Sacred and Profane Love, Galleria Borghese, oil painting by the Italian renaissance painter Titian, commissioned by Niccolò Aurelio

Titian (Tiziano Vecellio) – Pieve di Cadore 1490ca, Venice 1576

Titian, a very precocious artist, arrived very young in Venice from the town of Pieve di Cadore located at the eastern Dolomite mountains. He had as masters Giovanni Bellini and Giorgione, with whom in 1508 he collaborated in the decoration of the Fondaco dei Tedeschi. The first works of Titian show an evident suggestion of Giorgione’s painting. In 1511, in the town of Padua, he frescoed the “Miracles of Saint Anthony” in the Scuola del Santo, where to a Giorgionesque vein he combines a marked narrative character. Around 1515 he accomplishes the painting known as the “Sacred and Profane Love“, kept at the Galleria Borghese in Rome, one of the master’s most famous and enigmatic works.

Titian and Venice

Considered one of the most important Venetian artists, after Giorgione’s death, Titian became the most famous painter in Venice. In 1516 the Venetian painter received the prestigious commission for the altarpiece of the “Assumption of the Virgin“, completed in 1518 and placed on the main altar of the Frari church in Venice. In the years that followed, thanks to the success acquired by his scenographic and monumental painting, Titian obtains the commission for several other altarpieces. Between 1519 and 1526 he painted the “Pesaro Madonna” for the chapel of the homonymous family always in the church of Santa Maria dei Frari. While between 1520 and 1522 he completed the “Averoldi Polyptych” for the church of Santi Nazzaro and Celso in Brescia.

The fame of the artist

After the death of Giovanni Bellini (1516), he was designated official painter of the Serenissima. In the Doge’s Palace of Venice, Titian performs many works of which very few will survive after the devastating fire of 1567. Well-known artist, he is required by the courts of Ferrara, Mantua, and Urbino. For Alfonso I d’Este he paints the three “Bacchanals”, now divided between the Museo del Prado in Madrid and the National Gallery of London. For Guidobaldo II della Rovere, in 1538, he painted the so-called “Venus of Urbino“, today at the Uffizi Gallery in Florence. This is the century where other 2 important venetian painters worked in the town: Tintoretto and Paolo Veronese

Portrait painter

His portrait painting skill makes him the favorite painter of Charles V and Philip II, of whom he performs numerous portraits.
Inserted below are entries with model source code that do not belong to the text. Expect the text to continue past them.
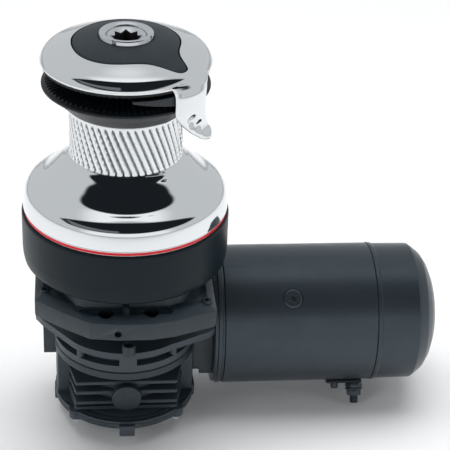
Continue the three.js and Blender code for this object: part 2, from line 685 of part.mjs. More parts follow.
// Teardrop plan outline of the cap's plastic insert.
function teardrop(grow) {
  const shape = new THREE.Shape();
  shape.absarc(0, -2.3, 42.3 + grow, -5 * DEG, 268 * DEG, false);
  shape.bezierCurveTo(12, -45.2 - grow, 24, -41.8 - grow, 33.5, -46.6 - grow);
  shape.bezierCurveTo(37.2, -48.6 - grow, 41.5, -49.8 - grow, 44.6 + grow, -47.2 - grow);
  shape.bezierCurveTo(47.2 + grow, -44.8, 46.2 + grow, -41, 44.4 + grow, -36.6);
  shape.bezierCurveTo(41.2 + grow, -27.6, 38.8 + grow, -19, 42.1 + grow, -6 - grow * 0.1);
  return shape;
}

// The dome's skin between two depths, inside the teardrop outline grown by a clearance.
function domeLayer(bottomDepth, topDepth, clearance) {
  const crown = DOME.slice(0, 6);
  const outer = crown.map(([r, z]) => [r, z - topDepth]);
  const inner = crown.map(([r, z]) => [r, z - bottomDepth]).reverse();
  const skin = turned([...outer, ...inner], 36);
  return skin.intersect(prism(teardrop(clearance), 300, 360, 6));
}

function capInsert() {
  const layer = domeLayer(2.4, 0.25, 0);
  place('cap_insert', layer.subtract(cylinder(22.2, 320, 350, 0, 0, 24)), blackPlastic());
}

function capRing() {
  let body = turned([
    [15.5, 336.8], [21.6, 336.8], [21.6, 341.2], [20.4, 342.5], [18.8, RING_TOP_Z], [15.5, 340.8],
  ], 24);
  around(4, 62, (angle) => {
    body = body.subtract(block([19.9, 24], [-1.6, 1.6], [339.4, 341]).rotate([0, 0, angle]));
  });
  place('cap_ring', body, satinSteel());
}

// ----------------------------------------------------------------------- motor
const POLE_SCREW = { x: 142.5, r: 8.4 };
const POLE_SIDES = [46.3, 226.3]; // degrees about X from straight up
const TERMINAL_X = [204.5, 187];

function motorFlange() {
  const body = turnedX([
    [17.3, FLANGE_X], [59.6, FLANGE_X], [59.6, 78.4], [60.7, 79.2], [60.7, 82], [59.8, 82.5],
    [59.8, TUBE_X - GAP], [54.6, TUBE_X - GAP], [54.6, 90], [17.3, 90],
  ], 32);
  place('motor_flange', body, blackPaint());
}

function motorTube() {
  let body = turnedX([
    [55, TUBE_X], [MOTOR_R, TUBE_X], [MOTOR_R, TUBE_END_X], [55, TUBE_END_X],
  ], 40);
  POLE_SIDES.forEach((side) => {
    body = body.subtract(onMotor(cylinder(POLE_SCREW.r + GAP, 58.4, 66, 0, 0, 16), side, POLE_SCREW.x));
    body = body.subtract(onMotor(cylinder(4.4, 40, 66, 0, 0, 10), side, POLE_SCREW.x));
  });
  body = body.subtract(onMotor(cylinder(4.4, 40, 66, 0, 0, 10), TERMINAL_ANGLE, TERMINAL_X[0]));
  place('motor_tube', body, blackPaint());
}

// Moves a body built on the +Z axis so that it stands out from the motor axis at x.
function onMotor(body, degreesFromUp, x) {
  return body.rotate([degreesFromUp, 0, 0]).translate([x, MOTOR_Y, MOTOR_Z]);
}

function poles() {
  POLE_SIDES.forEach((side, i) => {
    const head = turned([[0, 58.8], [POLE_SCREW.r, 58.8], [POLE_SCREW.r, 60.2], [7.4, 61], [0, 61]], 16);
    const cross = block([-5.4, 5.4], [-1.1, 1.1], [59.8, 62]).add(block([-1.1, 1.1], [-5.4, 5.4], [59.8, 62]));
    const shank = cylinder(4, 47.5, 59, 0, 0, 10);
    const screw = head.add(shank).subtract(cross.rotate([0, 0, 20]));
    place(`pole_screw_${i + 1}`, onMotor(screw, side, POLE_SCREW.x), satinSteel());

    const ring = turned([[41.4, 104], [54.7, 104], [54.7, 192], [41.4, 192]], 48);
    const shoe = alongMotor(ring.intersect(sector(80, 118, 242, 90, 200)));
    const turn = side - POLE_SIDES[0];
    const centred = shoe.translate([0, -MOTOR_Y, -MOTOR_Z]).rotate([POLE_SIDES[0] + turn, 0, 0]);
    const hole = onMotor(cylinder(4.4, 46.8, 60, 0, 0, 10), side, POLE_SCREW.x);
    place(`pole_shoe_${i + 1}`, centred.translate([0, MOTOR_Y, MOTOR_Z]).subtract(hole), gearSteel());
  });
}

function armature() {
  const slots = 6;
  const points = toothedPoints(slots, 34, 40.6, 0.72, 0.72, 0);
  const core = prism(outlineShape(points), 110, 188);
  const windings = turned([[8.5, 101], [32, 101], [32, 197], [8.5, 197]], 20);
  const shaft = turned([[0, 75], [9, 75], [9, 264.5], [0, 264.5]], 20);
  const bore = cylinder(6.3, 74, 89, 0, 0, 16);
  place('armature', alongMotor(core.add(windings).add(shaft).subtract(bore)), gearSteel());
}

function commutator() {
  const bars = 10;
  const points = toothedPoints(bars, 21, 22, 0.86, 0.86, 0);
  const body = prism(outlineShape(points), 202, 222).subtract(cylinder(9.3, 200, 224, 0, 0, 20));
  place('commutator', alongMotor(body), copper());
}

function brushGear() {
  const plate = turned([[26, 224.4], [54, 224.4], [54, 228], [26, 228]], 24);
  const boxes = [0, 180].map((turn) => {
    const walls = block([-7, 7], [24.5, 44], [203, 225]).subtract(block([-4.3, 4.3], [20, 41], [205.4, 218.6]));
    return walls.rotate([0, 0, turn]);
  });
  place('brush_holder', alongMotor(union([plate, ...boxes])), blackPlastic());
  [0, 180].forEach((turn, i) => {
    const brush = block([-4, 4], [22.3, 38], [205.7, 218.3]).rotate([0, 0, turn]);
    place(`brush_${i + 1}`, alongMotor(brush), carbon());
  });
}

function endCap() {
  const body = turnedX([
    [56.6, TUBE_END_X + GAP], [61.2, TUBE_END_X + GAP], [61.2, 219.4], [60.2, 220.4], [59.9, 252.6],
    [57.4, 256], [52.6, 262], [45.4, 266.8], [33.6, 271.6], [18, 274], [0, MOTOR_END_X],
    [0, 268], [17.3, 268], [17.3, 254], [22, 254], [34, 266.8], [54, 251],
  ], 32);
  place('end_cap', body, blackPaint());
}

function terminals() {
  const [mainX, sideX] = TERMINAL_X;
  const stand = (body, x) => onMotor(body, TERMINAL_ANGLE, x);
  const pad = block([-25, 6.5], [-6.5, 6.5], [61.1, 64]);
  const padHoles = cylinder(4.2, 60, 66, 0, 0, 20).add(cylinder(3.6, 60, 66, sideX - mainX, 0, 20));
  place('terminal_insulator', stand(pad.subtract(padHoles), mainX), blackPlastic());
  place('terminal_stud', stand(cylinder(3.8, 48, 82.4, 0, 0, 20), mainX), blackPaint());
  const ringOf = (shape, z0, z1) => prism(shape, z0, z1).subtract(cylinder(4.1, 60, 80, 0, 0, 20));
  place('terminal_nut_inner', stand(ringOf(regularShape(6, 7.5), 64.3, 68.6), mainX), blackPaint());
  place('terminal_washer', stand(ringOf(regularShape(24, 7.8), 68.9, 70.3), mainX), blackPaint());
  place('terminal_nut_outer', stand(ringOf(regularShape(6, 6.9, 30 * DEG), 70.6, 75.6), mainX), blackPaint());
  place('side_terminal', stand(cylinder(3.3, 61.4, 69, 0, 0, 16), sideX), blackPaint());
}

gearHousing();
housingPlug();
bottomCover();
coverScrews();
wormShaft();
wormWheel();
outputShaft();
bearings();
adapter();
adapterScrews();
base();
trimRing();
stem();
mainShaft();
gearTrain();
drum();
rollerBearings();
jaws();
peeler();
topCap();
capInsert();
capRing();
motorFlange();
motorTube();
poles();
armature();
commutator();
brushGear();
endCap();
terminals();

export default group;
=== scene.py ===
"""Looks of the electric self-tailing sailboat winch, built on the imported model's frame.

Shapes are written in millimetres and stored in metres. +Z is up along the winch axis,
+X runs along the motor and -Y is the front.
"""
import math

import bmesh
import bpy
from mathutils import Matrix, Vector


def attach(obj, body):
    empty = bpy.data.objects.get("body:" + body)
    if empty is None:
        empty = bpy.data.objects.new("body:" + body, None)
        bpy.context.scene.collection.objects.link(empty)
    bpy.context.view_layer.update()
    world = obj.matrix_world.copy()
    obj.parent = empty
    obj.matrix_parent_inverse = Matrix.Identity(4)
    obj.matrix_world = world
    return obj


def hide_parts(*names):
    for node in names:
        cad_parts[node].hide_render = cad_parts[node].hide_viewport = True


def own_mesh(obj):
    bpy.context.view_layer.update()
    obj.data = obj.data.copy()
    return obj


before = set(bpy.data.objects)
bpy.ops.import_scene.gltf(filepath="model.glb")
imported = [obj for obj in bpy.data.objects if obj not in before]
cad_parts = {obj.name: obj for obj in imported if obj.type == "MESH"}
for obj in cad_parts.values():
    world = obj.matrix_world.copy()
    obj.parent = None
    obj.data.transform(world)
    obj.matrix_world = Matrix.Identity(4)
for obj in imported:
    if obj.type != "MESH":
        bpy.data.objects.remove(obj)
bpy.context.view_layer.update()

MM = 0.001
TAU = 2 * math.pi

# The motor axis runs along X at this place.
MOTOR_Y, MOTOR_Z = 30.0, 61.5


# ------------------------------------------------------------------ mesh helpers
WELD = 2e-6                 # metres within which two vertices become one
SLIGHT_TURN = 0.06          # radians, a corner gentler than this is left as it is


def link(verts, faces):
    """New object from vertices in millimetres, with its normals made to face outward."""
    mesh = bpy.data.meshes.new("shape")
    mesh.from_pydata([(x * MM, y * MM, z * MM) for x, y, z in verts], [], faces)
    obj = bpy.data.objects.new("shape", mesh)
    bpy.context.scene.collection.objects.link(obj)
    bm = bmesh.new()
    bm.from_mesh(mesh)
    bmesh.ops.remove_doubles(bm, verts=bm.verts, dist=WELD)
    bmesh.ops.recalc_face_normals(bm, faces=bm.faces)
    bm.to_mesh(mesh)
    bm.free()
    return obj


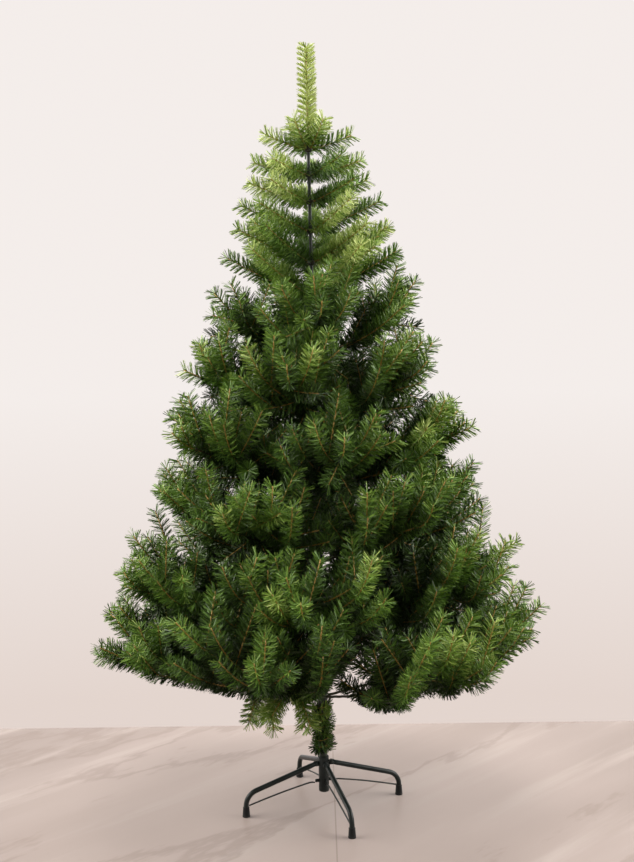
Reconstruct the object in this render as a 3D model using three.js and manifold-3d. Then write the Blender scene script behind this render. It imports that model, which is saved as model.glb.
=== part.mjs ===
// Artificial Christmas tree on a folding steel stand, 1.8 m tall. Millimetres, +Z up, the origin on the floor
// at the middle of the four feet, and -Y the front. From the floor up it is built as the real one is: rubber
// feet on four bent tube legs, wire braces, a hub tube, a pole in three plugged sections, a ring of short
// needles wrapped round the foot of the pole, six tiers of boughs that carry forked masses of needle sprays,
// six whorls of single sprays above them, and one upright spray as the leader.
import * as THREE from "three";
import { mergeVertices } from "three/addons/utils/BufferGeometryUtils.js";
import Module from "manifold-3d";

const wasm = await Module();
wasm.setup();

// ---- Driving dimensions: millimetres, and degrees for angles ----
const treeHeight = 1800;
const clearance = 0.3; // left between two pieces that meet
const seamTolerance = 0.8; // of the foliage, where its pieces are fused
const flatTolerance = 0.01; // of the steel pieces, where only flat faces are merged
const sprayGap = 1; // kept between the sprays of two masses
const lean = 0.7; // of the pole in the hub, towards -X

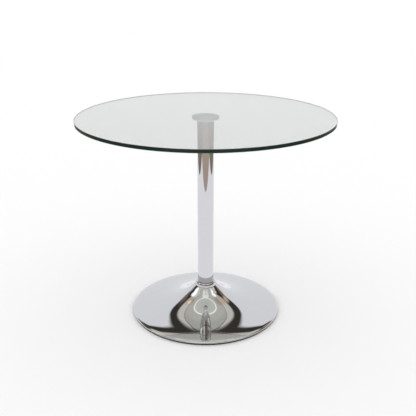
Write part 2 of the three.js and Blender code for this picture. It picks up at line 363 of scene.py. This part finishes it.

After the invitation of Charles V, he went twice to Augsburg, where he received the important commendation of the Empire Count Palatine. In 1545 he went to Rome, where he realized the portrait of Pope Paul III with his nephews Ottavio and Alessandro Farnese (Naples, Museum of Capodimonte) and he painted for Ottavio Farnese the “Danae” (1546, Naples, Museum of Capodimonte).

His stay in Rome

The works of the Roman stay demonstrate a renewed interest in color and light. His painting is now characterized by warm and sumptuous colors that the light makes vibrate with sudden flares. The late activity of his long career includes works such as the “Annunciation” of the church of San Salvatore in Venice, the “Christ Crowned with Thorns” at the Alte Pinakothek in Munich and the unfinished “Pietà” of the Gallerie dell’Accademia in Venice.